Task requirements: Extract each line of the data below exactly as written.

Data section:
'''

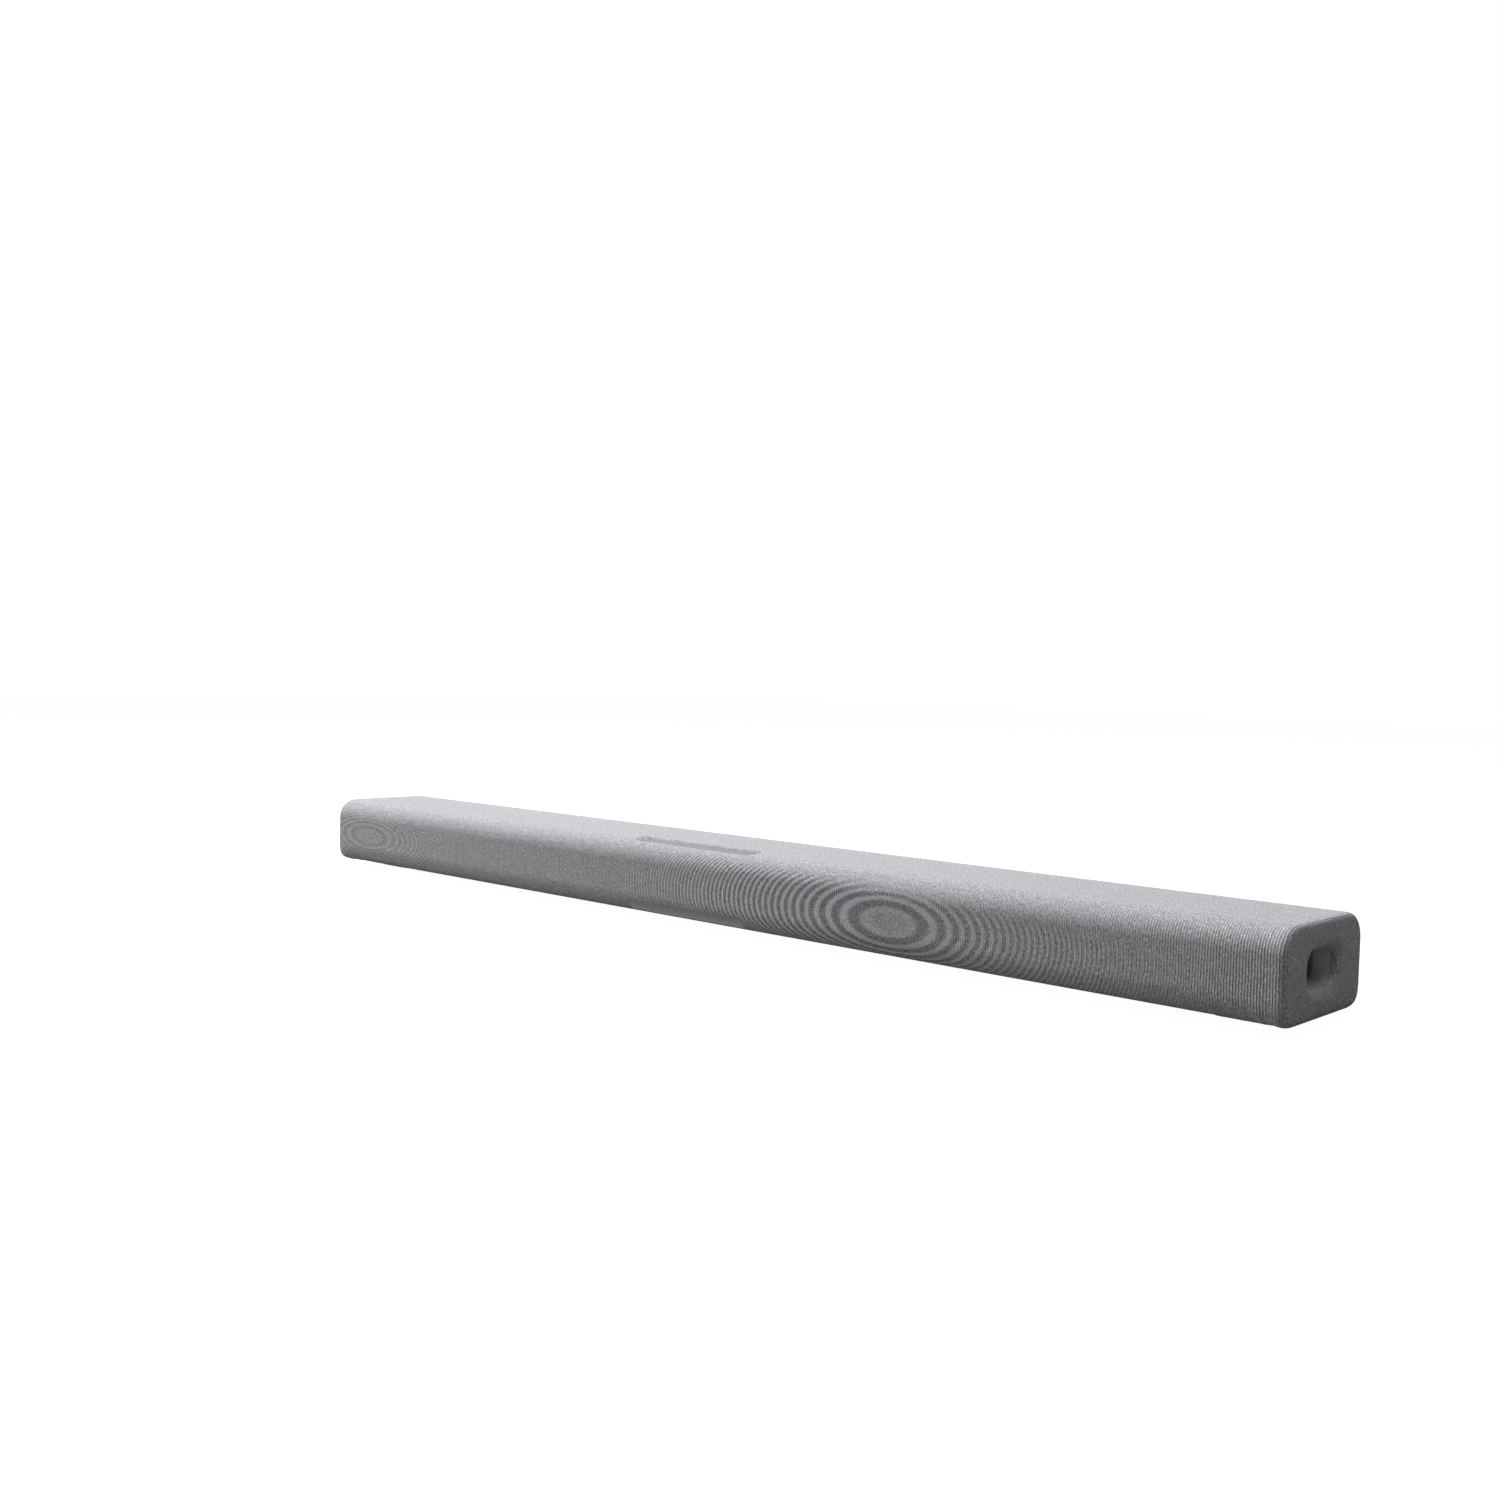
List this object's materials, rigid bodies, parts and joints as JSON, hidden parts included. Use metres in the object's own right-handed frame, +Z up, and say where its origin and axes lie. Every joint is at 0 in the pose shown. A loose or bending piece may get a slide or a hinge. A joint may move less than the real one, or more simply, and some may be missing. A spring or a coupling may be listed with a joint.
{
  "type": "soundbar",
  "caption": "Long low soundbar wrapped in grey knit, with a touch strip recessed in the top, bass ports in the ends and a connector bay behind.",
  "frame": {"origin": "on the resting surface, under the middle of the bar", "axes": "+Z up, -Y out of the front grille, +X to the listener's right along the bar"},
  "size_m": [1.018, 0.113, 0.068],
  "materials": {
    "base_plastic": "moulded black ABS, fine spark texture",
    "basket_plastic": "glass-filled nylon",
    "capacitor_sleeve": "shrunk PVC sleeve",
    "chip_resin": "moulded epoxy",
    "circuit_board": "green solder mask",
    "cone_paper": "pressed paper pulp, coated black",
    "contact_brass": "nickel-plated brass",
    "dome_silk": "coated silk",
    "foot_rubber": "moulded elastomer",
    "gasket_foam": "closed-cell foam",
    "heat_sink_aluminium": "extruded, black anodised ribs left plain",
    "housing_plastic": "moulded black ABS, fine spark texture",
    "indicator_plastic": "satin moulded polycarbonate, dark grey",
    "lamp_plastic": "clear orange polycarbonate",
    "light_pipe": "frosted clear polycarbonate",
    "magnet_ferrite": "sintered ferrite",
    "motor_steel": "zinc-plated steel",
    "plate_steel": "bright zinc plating",
    "port_plastic": "smooth moulded ABS, light grey",
    "rear_plastic": "moulded black ABS, fine spark texture",
    "screw_steel": "black zinc plating",
    "shield_can": "tin-plated steel",
    "shutter_plastic": "moulded grey nylon",
    "sleeve_knit": "mélange grey polyester knit, stretched over the cabinet",
    "socket_plastic": "moulded black nylon",
    "socket_shell": "tin-plated steel",
    "spider_cloth": "resin-dipped cotton",
    "surround_rubber": "butyl rubber",
    "touch_plastic": "satin moulded polycarbonate, warm grey",
    "transformer_core": "ferrite core with taped winding"
  },
  "bodies": {
    "cabinet": {"amplifier_chips": "chip_resin", "base_panel": "base_plastic", "base_screws": "screw_steel", "board_screws": "screw_steel", "capacitors": "capacitor_sleeve", "connector_bay": "rear_plastic", "driver_screws": "screw_steel", "fabric_wrap": "sleeve_knit", "hdmi_sockets": "socket_shell", "heat_sink": "heat_sink_aluminium", "indicator_board": "circuit_board", "indicator_lights": "light_pipe", "indicator_plate": "indicator_plastic", "inlet_pins": "contact_brass", "keyhole_plates": "plate_steel", "left_end_cap": "housing_plastic", "main_board": "circuit_board", "main_housing": "housing_plastic", "optical_socket": "socket_plastic", "port_gaskets": "gasket_foam", "port_tube_left": "port_plastic", "port_tube_right": "port_plastic", "power_board": "circuit_board", "power_inlet": "socket_plastic", "rear_panel": "rear_plastic", "rear_screws": "screw_steel", "right_end_cap": "housing_plastic", "rubber_feet": "foot_rubber", "touch_board": "circuit_board", "touch_lamps": "lamp_plastic", "touch_strip": "touch_plastic", "transformer": "transformer_core", "tweeter_frames": "basket_plastic", "tweeter_magnets": "magnet_ferrite", "tweeter_yokes": "motor_steel", "usb_socket": "socket_shell", "wireless_module": "shield_can", "woofer_frames": "basket_plastic", "woofer_magnets": "magnet_ferrite", "woofer_spiders": "spider_cloth", "woofer_surrounds": "surround_rubber", "woofer_top_plates": "motor_steel", "woofer_yokes": "motor_steel"},
    "shutter": {"optical_shutter": "shutter_plastic"},
    "tweeter_dome_left": {"tweeter_dome_left": "dome_silk"},
    "tweeter_dome_right": {"tweeter_dome_right": "dome_silk"},
    "woofer_cone_left_inner": {"woofer_cone_left_inner": "cone_paper"},
    "woofer_cone_left_outer": {"woofer_cone_left_outer": "cone_paper"},
    "woofer_cone_right_inner": {"woofer_cone_right_inner": "cone_paper"},
    "woofer_cone_right_outer": {"woofer_cone_right_outer": "cone_paper"}
  },
  "joints": [
    {"name": "tweeter_left_stroke", "type": "slide", "parent": "cabinet", "child": "tweeter_dome_left", "axis": [0, -1, 0], "range_m": [-0.0002, 0.0002], "stiffness_N_per_m": 1500},
    {"name": "tweeter_right_stroke", "type": "slide", "parent": "cabinet", "child": "tweeter_dome_right", "axis": [0, -1, 0], "range_m": [-0.0002, 0.0002], "stiffness_N_per_m": 1500},
    {"name": "woofer_left_inner_stroke", "type": "slide", "parent": "cabinet", "child": "woofer_cone_left_inner", "axis": [0, -1, 0], "range_m": [-0.002, 0.002], "stiffness_N_per_m": 900},
    {"name": "woofer_left_outer_stroke", "type": "slide", "parent": "cabinet", "child": "woofer_cone_left_outer", "axis": [0, -1, 0], "range_m": [-0.002, 0.002], "stiffness_N_per_m": 900},
    {"name": "woofer_right_inner_stroke", "type": "slide", "parent": "cabinet", "child": "woofer_cone_right_inner", "axis": [0, -1, 0], "range_m": [-0.002, 0.002], "stiffness_N_per_m": 900},
    {"name": "woofer_right_outer_stroke", "type": "slide", "parent": "cabinet", "child": "woofer_cone_right_outer", "axis": [0, -1, 0], "range_m": [-0.002, 0.002], "stiffness_N_per_m": 900},
    {"name": "shutter_hinge", "type": "hinge", "parent": "cabinet", "child": "shutter", "pos_m": [0.068, 0.0289, 0.04065], "axis": [-1, 0, 0], "range_deg": [0, 80], "stiffness_Nm_per_rad": 0.0002}
  ]
}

'''

Written reply:
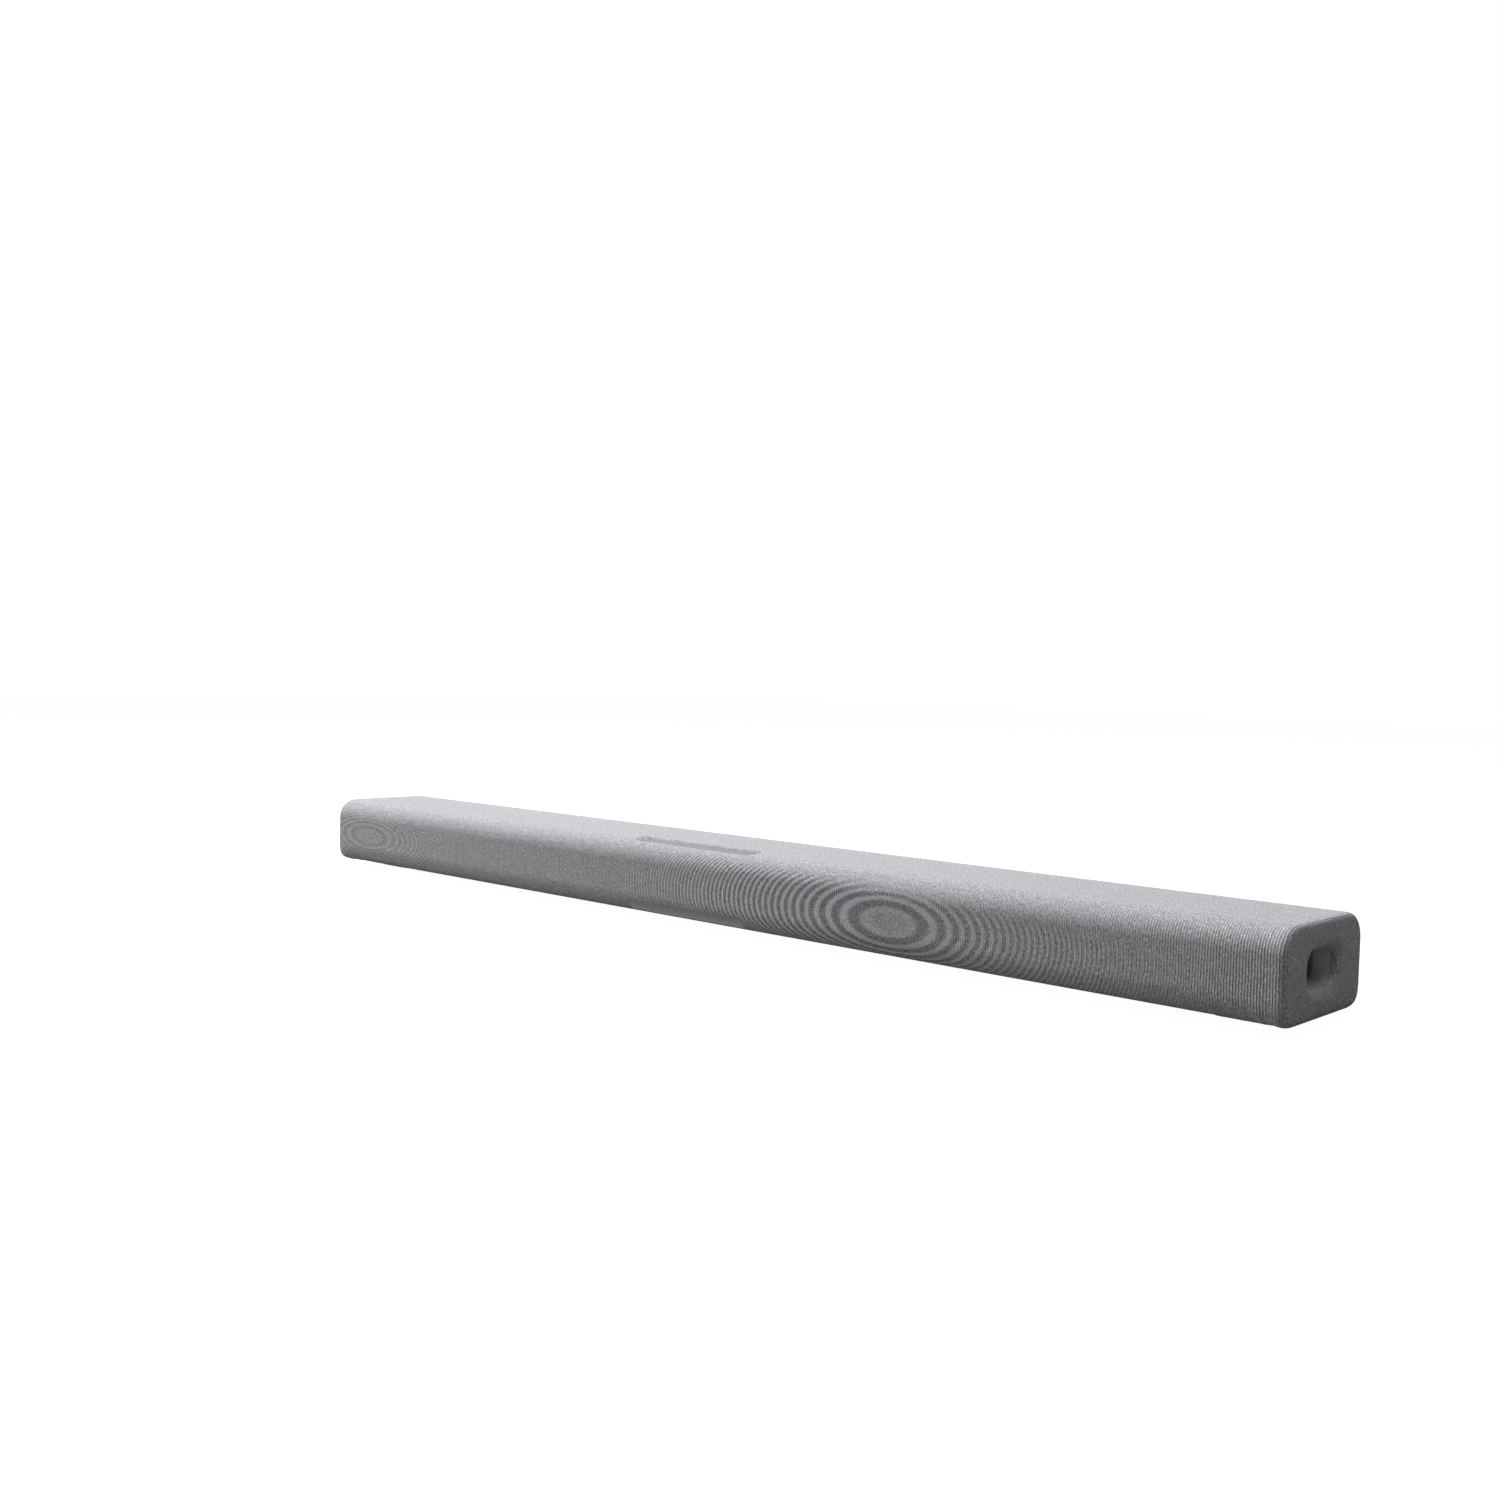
List this object's materials, rigid bodies, parts and joints as JSON, hidden parts included. Use metres in the object's own right-handed frame, +Z up, and say where its origin and axes lie. Every joint is at 0 in the pose shown. A loose or bending piece may get a slide or a hinge. A joint may move less than the real one, or more simply, and some may be missing. A spring or a coupling may be listed with a joint.
{
  "type": "soundbar",
  "caption": "Long low soundbar wrapped in grey knit, with a touch strip recessed in the top, bass ports in the ends and a connector bay behind.",
  "frame": {"origin": "on the resting surface, under the middle of the bar", "axes": "+Z up, -Y out of the front grille, +X to the listener's right along the bar"},
  "size_m": [1.018, 0.113, 0.068],
  "materials": {
    "base_plastic": "moulded black ABS, fine spark texture",
    "basket_plastic": "glass-filled nylon",
    "capacitor_sleeve": "shrunk PVC sleeve",
    "chip_resin": "moulded epoxy",
    "circuit_board": "green solder mask",
    "cone_paper": "pressed paper pulp, coated black",
    "contact_brass": "nickel-plated brass",
    "dome_silk": "coated silk",
    "foot_rubber": "moulded elastomer",
    "gasket_foam": "closed-cell foam",
    "heat_sink_aluminium": "extruded, black anodised ribs left plain",
    "housing_plastic": "moulded black ABS, fine spark texture",
    "indicator_plastic": "satin moulded polycarbonate, dark grey",
    "lamp_plastic": "clear orange polycarbonate",
    "light_pipe": "frosted clear polycarbonate",
    "magnet_ferrite": "sintered ferrite",
    "motor_steel": "zinc-plated steel",
    "plate_steel": "bright zinc plating",
    "port_plastic": "smooth moulded ABS, light grey",
    "rear_plastic": "moulded black ABS, fine spark texture",
    "screw_steel": "black zinc plating",
    "shield_can": "tin-plated steel",
    "shutter_plastic": "moulded grey nylon",
    "sleeve_knit": "mélange grey polyester knit, stretched over the cabinet",
    "socket_plastic": "moulded black nylon",
    "socket_shell": "tin-plated steel",
    "spider_cloth": "resin-dipped cotton",
    "surround_rubber": "butyl rubber",
    "touch_plastic": "satin moulded polycarbonate, warm grey",
    "transformer_core": "ferrite core with taped winding"
  },
  "bodies": {
    "cabinet": {"amplifier_chips": "chip_resin", "base_panel": "base_plastic", "base_screws": "screw_steel", "board_screws": "screw_steel", "capacitors": "capacitor_sleeve", "connector_bay": "rear_plastic", "driver_screws": "screw_steel", "fabric_wrap": "sleeve_knit", "hdmi_sockets": "socket_shell", "heat_sink": "heat_sink_aluminium", "indicator_board": "circuit_board", "indicator_lights": "light_pipe", "indicator_plate": "indicator_plastic", "inlet_pins": "contact_brass", "keyhole_plates": "plate_steel", "left_end_cap": "housing_plastic", "main_board": "circuit_board", "main_housing": "housing_plastic", "optical_socket": "socket_plastic", "port_gaskets": "gasket_foam", "port_tube_left": "port_plastic", "port_tube_right": "port_plastic", "power_board": "circuit_board", "power_inlet": "socket_plastic", "rear_panel": "rear_plastic", "rear_screws": "screw_steel", "right_end_cap": "housing_plastic", "rubber_feet": "foot_rubber", "touch_board": "circuit_board", "touch_lamps": "lamp_plastic", "touch_strip": "touch_plastic", "transformer": "transformer_core", "tweeter_frames": "basket_plastic", "tweeter_magnets": "magnet_ferrite", "tweeter_yokes": "motor_steel", "usb_socket": "socket_shell", "wireless_module": "shield_can", "woofer_frames": "basket_plastic", "woofer_magnets": "magnet_ferrite", "woofer_spiders": "spider_cloth", "woofer_surrounds": "surround_rubber", "woofer_top_plates": "motor_steel", "woofer_yokes": "motor_steel"},
    "shutter": {"optical_shutter": "shutter_plastic"},
    "tweeter_dome_left": {"tweeter_dome_left": "dome_silk"},
    "tweeter_dome_right": {"tweeter_dome_right": "dome_silk"},
    "woofer_cone_left_inner": {"woofer_cone_left_inner": "cone_paper"},
    "woofer_cone_left_outer": {"woofer_cone_left_outer": "cone_paper"},
    "woofer_cone_right_inner": {"woofer_cone_right_inner": "cone_paper"},
    "woofer_cone_right_outer": {"woofer_cone_right_outer": "cone_paper"}
  },
  "joints": [
    {"name": "tweeter_left_stroke", "type": "slide", "parent": "cabinet", "child": "tweeter_dome_left", "axis": [0, -1, 0], "range_m": [-0.0002, 0.0002], "stiffness_N_per_m": 1500},
    {"name": "tweeter_right_stroke", "type": "slide", "parent": "cabinet", "child": "tweeter_dome_right", "axis": [0, -1, 0], "range_m": [-0.0002, 0.0002], "stiffness_N_per_m": 1500},
    {"name": "woofer_left_inner_stroke", "type": "slide", "parent": "cabinet", "child": "woofer_cone_left_inner", "axis": [0, -1, 0], "range_m": [-0.002, 0.002], "stiffness_N_per_m": 900},
    {"name": "woofer_left_outer_stroke", "type": "slide", "parent": "cabinet", "child": "woofer_cone_left_outer", "axis": [0, -1, 0], "range_m": [-0.002, 0.002], "stiffness_N_per_m": 900},
    {"name": "woofer_right_inner_stroke", "type": "slide", "parent": "cabinet", "child": "woofer_cone_right_inner", "axis": [0, -1, 0], "range_m": [-0.002, 0.002], "stiffness_N_per_m": 900},
    {"name": "woofer_right_outer_stroke", "type": "slide", "parent": "cabinet", "child": "woofer_cone_right_outer", "axis": [0, -1, 0], "range_m": [-0.002, 0.002], "stiffness_N_per_m": 900},
    {"name": "shutter_hinge", "type": "hinge", "parent": "cabinet", "child": "shutter", "pos_m": [0.068, 0.0289, 0.04065], "axis": [-1, 0, 0], "range_deg": [0, 80], "stiffness_Nm_per_rad": 0.0002}
  ]
}